Como esos días no estuvieron las ratas, en Comodoro Py ni al gato se lo vio. En los Laborales, la persiana baja. En la Corte, candados.
Una jueza federal mandó a decir que los funcionarios de su juzgado estaban “licenciados”, y que los contratados que fueron el primer día de “huelga” a trabajar, al día siguiente tendrían libertad y plenas garantías para no hacerlo. Más claro, ponele agua. El nombramiento efectivo, no; pero hagan “paro” tranquilos. Servini los protege. Una delegada fue a trabajar a Diagonal 1190 y se encontró con el edificio cerrado. “Volvé a tu casa”, le dijeron desde la puerta de ingreso los canas. En Lavalle 1429 la cochera estuvo cerrada por “orden de arriba”. Los pocos funcionarios de la Corte que fueron a abrir sus oficinas debieron guardar el auto en un estacionamiento.
Los trabajadores que a pesar de la presión solapada, y a veces no tanto, se plantaron ante sus jefes y se presentaron a trabajar, ni siquiera fueron registrados por el sistema de control de asistencia. Alguien desconectó la computadora madre y dejó a la Corte sin la posibilidad de medir el grado concreto de adhesión a la “huelga”. Consecuencia: los ausentes que aprovecharon la volada ya no tendrían siquiera la urgencia de conseguir un certificado médico que justifique sus faltazos.
Ni hablar del sugestivo corte de luz que hubo en Tribunales durante casi dos horas, y también en el edificio de Lavalle 1238, adyacente al Palacio, frente a la Plaza colmada por el aparato sindical del moyanismo. Hasta el diario La Nación aseguró en su crónica de la marcha que el apagón “favoreció el cese de actividades” y que los “funcionarios desalentaban a los abogados que se presentaban en el Palacio a dejar sus escritos”.
Los jefes que hasta el paro anterior tomaban lista y enviaban prolijitos y eficaces el listado del personal ausente a Recursos Humanos, para que proceda, esta vez, y obedeciendo órdenes de sus superiores, transmitidas extraoficialmente, por teléfono, de vocalía en vocalía, se adhirieron a la medida.
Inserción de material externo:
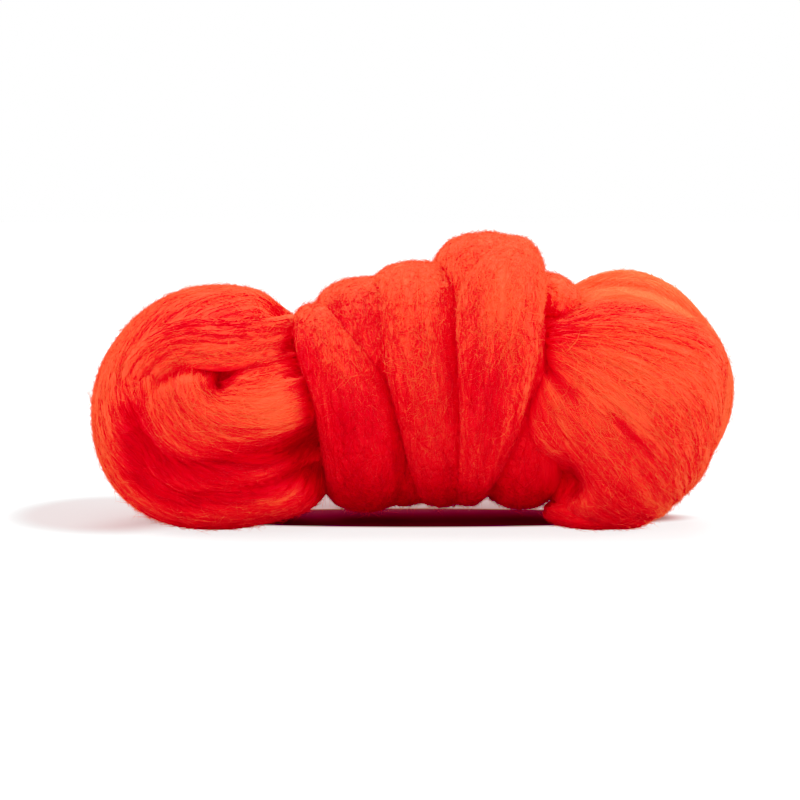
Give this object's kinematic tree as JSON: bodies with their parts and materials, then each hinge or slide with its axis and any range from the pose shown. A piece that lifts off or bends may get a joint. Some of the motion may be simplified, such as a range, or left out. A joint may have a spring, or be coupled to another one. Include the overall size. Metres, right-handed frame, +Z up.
{
  "type": "wound wool roving",
  "caption": "Bundle of combed wool roving, doubled into two end loops and wound round its own middle, for spinning or felting.",
  "frame": {"origin": "centre of the bounding box's base, on the surface that the roving lies on", "axes": "+X along the piece, from the loop with the hollow to the other loop; +Y to the back; +Z up"},
  "size_m": [0.221, 0.0882, 0.0998],
  "materials": {
    "red_wool": "soft combed wool in one strong orange red, matt with a faint sheen along its fibres and a thin halo of loose fibres"
  },
  "bodies": {
    "root": {"wound_roving": "red_wool"}
  },
  "joints": []
}
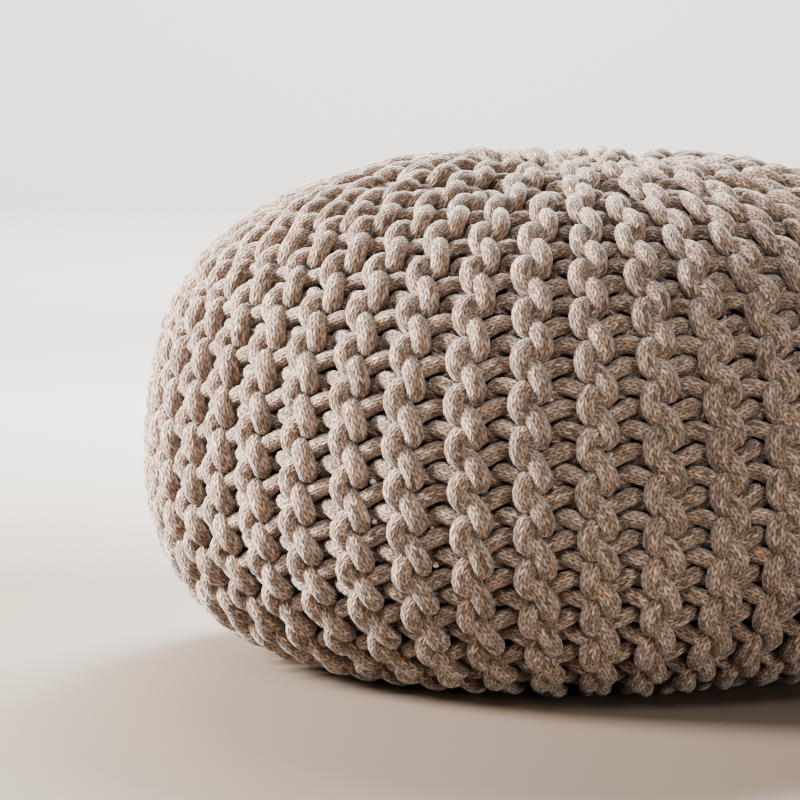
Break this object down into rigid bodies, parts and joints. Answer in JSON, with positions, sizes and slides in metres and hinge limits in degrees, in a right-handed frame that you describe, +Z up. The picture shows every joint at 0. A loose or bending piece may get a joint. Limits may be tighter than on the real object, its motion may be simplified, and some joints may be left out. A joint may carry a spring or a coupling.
{
  "type": "knitted pouf",
  "caption": "Round, squat floor pouf: a filled cover hand knitted from thick cotton cord, with raised ridges that run from the base over the side to the drawn-in middle of the top.",
  "frame": {"origin": "middle of the flat base, on the floor", "axes": "+Z up, from the middle of the base to the drawn-in middle of the top; +X and +Y along the floor, with the side in the picture facing -Y"},
  "size_m": [0.5392, 0.5408, 0.3163],
  "materials": {
    "cotton_cord": "matte heathered taupe cotton: soft plaited cord about 10 mm thick with paler and darker fibres mixed in, knitted in garter stitch"
  },
  "bodies": {
    "root": {"knitted_pouf": "cotton_cord"}
  },
  "joints": []
}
El resultado fue previsible: hasta el medio ayudante recién ingresado se vio gentilmente “invitado” a parar.
El triste posicionamiento de Piumato definió al gremio de empleados como lo que no es, pero parece: apenas una corporación más dentro de la gran corporación que es la Justicia. La “contundencia del paro”, como dice el moyanista, probaría lo extendida que sería la familia judicial. Así como existe la corporación de los jueces o de los abogados, pareciera que también existe la de los trabajadores. Piumato pierde así una excelente oportunidad. Lee mal y a destiempo el mandato histórico del continente. La sociedad exige a gritos garantías democráticas, de transparencia, dentro del Poder Judicial: bajo su liderazgo el gremio ya no puede brindárselas.
Mientras la corporación judicial puso en marcha todos sus dispositivos de control, hubo, sin embargo, centenares de trabajadores que los resistieron y fueron a trabajar. Se plantaron con altura ante los jueces y abrieron la oficina. Apretaron los dientes y ficharon temprano. Con vergüenza, obligaron a los camaristas y funcionarios a no tomarse el finde largo en sus country último modelo.
Fueron gestos de mística militante, de compromiso democrático, constitutivos de un Poder Judicial absolutamente renovado, ágil y afín a la transformación, que se avecina. Inexorablemente. No fueron un bien de los jueces, una propiedad privada de los magistrados, sino trabajadores comprometidos con la sociedad que componen, y a la que le deben su última y más determinante fidelidad. “Los imprescindibles”, diría de ellos Bertolt Brecht.